House Bill 1260 establishes a rebuttable presumption against admission to bail out a suspect who is charged with human trafficking. This means that the judge will presume against the suspect even if they can make bail.
The presumption establishes that because of the charges the suspect is dangerous to the community and is a flight risk. The person will have to rebut this presumption offering evidence in open court so the judge can allow them to present bail.
From what we know, this law may affect bondsmen if the suspect isn’t able to rebut this presumption in court.

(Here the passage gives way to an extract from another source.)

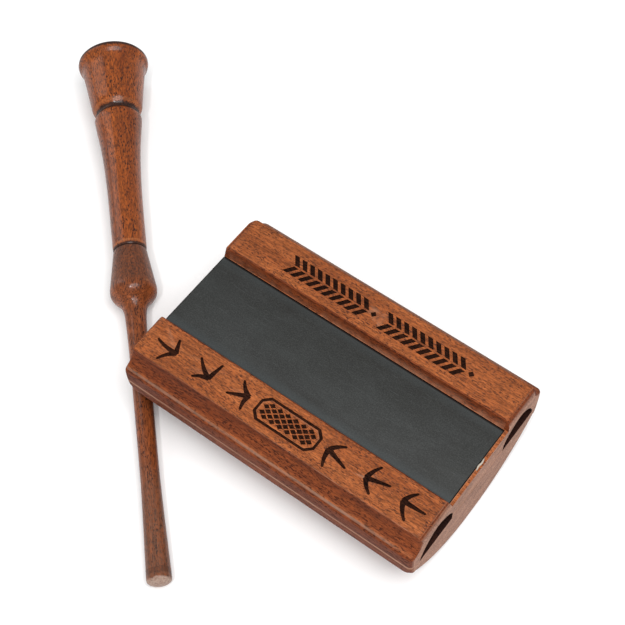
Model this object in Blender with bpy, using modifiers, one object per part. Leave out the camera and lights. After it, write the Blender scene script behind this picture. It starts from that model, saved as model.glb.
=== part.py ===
"""Slate turkey call and its striker, taken apart as it would lie on a bench.

Metres, +Z up. X runs along the call, Y across it, and the flat under the belly rests on Z = 0.
The call is a rectangular wooden sound box with a slate between two rails; the striker is a turned
peg in two glued pieces, which lies on the same surface with its shaft under the call's corner.
"""
import math

import bmesh
import bpy
from mathutils import Matrix, Vector

# ---- driving dimensions ------------------------------------------------------------------------
GAP = 0.0003                    # glue line between two touching pieces

BODY_LENGTH = 0.114
BODY_HEIGHT = 0.037             # from the flat under the belly to the rail tops
RAIL_OUTER = 0.0325             # half width across the rail tops
SEAM_HEIGHT = 0.022             # glue seam between the rail frame and the belly
CORNER_HEIGHT = 0.0165          # where the side turns into the belly
BELLY_RADIUS = 0.0473
REST_HALF = 0.005               # half width of the flat under the belly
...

In general, bondsmen will still have plenty of jobs in Virginia because the suspects charged with these offenses will be allowed to post bail.
The state of North Carolina has passed a reform in 2017. In this state, the law focused on judges not being able to waive court fines.
This law establishes that before a judge can waive a fee, they’ll have to contact the state agency that would receive the fees. Usually the fines are split between different agencies. The state agencies will approve or deny the waiver of the fines.
Bondsmen shouldn’t expect to be affected by this law because the suspects will still be allowed to post bail.
In this state, Bill 434 was passed in 2017. This law amended the bail conditions for persons charged with non-capital offenses. The amendment establishes that if the suspect is deemed a flight risk or is dangerous to the community, they may be set bail between $500 to $50,000.
The amount will depend on the type of felony charged. Also, this amendment establishes that the judge is at their sole discretion to set a bail amount above or below the bail schedule.
This law may benefit bondsmen more than expected. If the suspect is set bail above the amounts on the schedule the bondsmen fee will be a higher amount.
Wrapping It Up
Bondsmen should always keep up with any possible bond reforms but the potential impact on their business may be limited.